Work to be completed
Look through the entries below and count the lines with the word "parts" in them; give only the number.

[start of Source records]

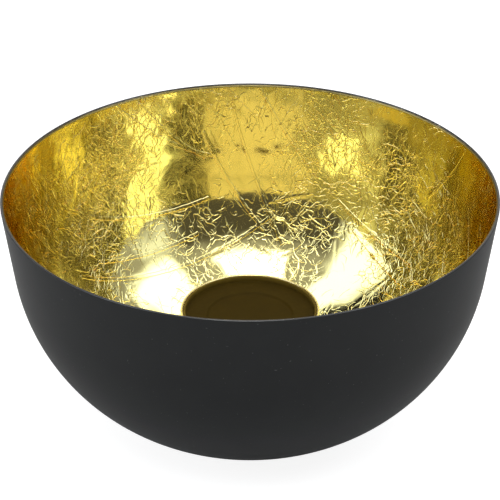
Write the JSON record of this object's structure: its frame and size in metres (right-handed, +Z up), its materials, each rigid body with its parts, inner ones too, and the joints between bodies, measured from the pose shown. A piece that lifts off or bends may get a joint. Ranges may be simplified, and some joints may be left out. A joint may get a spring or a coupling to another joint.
{
  "type": "candle bowl",
  "caption": "Deep round sheet-metal bowl, matt black outside and lined with crinkled gold leaf, with a raised round candle stand in the middle.",
  "frame": {"origin": "on the bowl's axis, at the level that the bowl stands on", "axes": "+Z up along the bowl's axis; the bowl is round, so +X and +Y are free, and the screw's and nut's hexagons have corners on X"},
  "size_m": [0.1448, 0.1448, 0.075],
  "materials": {
    "black_coat": "matt charcoal-black coat on sheet steel",
    "gold_leaf": "crinkled metal leaf under clear lacquer, shiny",
    "gold_stand": "gold lacquer on sheet steel, satin",
    "antique_gold": "dark antique gold, satin",
    "zinc_fixings": "zinc plated",
    "black_felt": "pressed felt"
  },
  "bodies": {
    "root": {"bowl_shell": "black_coat", "gold_leaf_lining": "gold_leaf", "candle_stand": "gold_stand", "candle_dish": "antique_gold", "fixing_screw": "zinc_fixings", "fixing_washer": "zinc_fixings", "stand_nut": "zinc_fixings", "base_pad": "black_felt"}
  },
  "joints": []
}
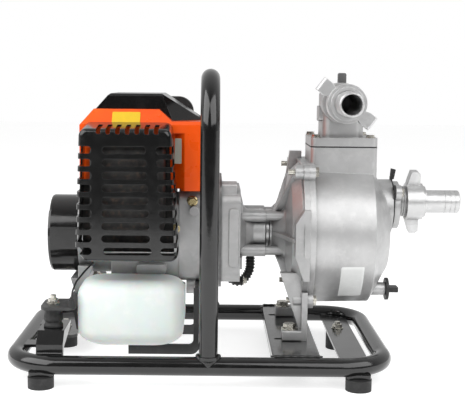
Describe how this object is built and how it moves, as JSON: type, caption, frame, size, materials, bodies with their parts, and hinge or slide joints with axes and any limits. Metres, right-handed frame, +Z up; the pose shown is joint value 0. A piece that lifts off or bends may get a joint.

[end of Source records]

Full output
2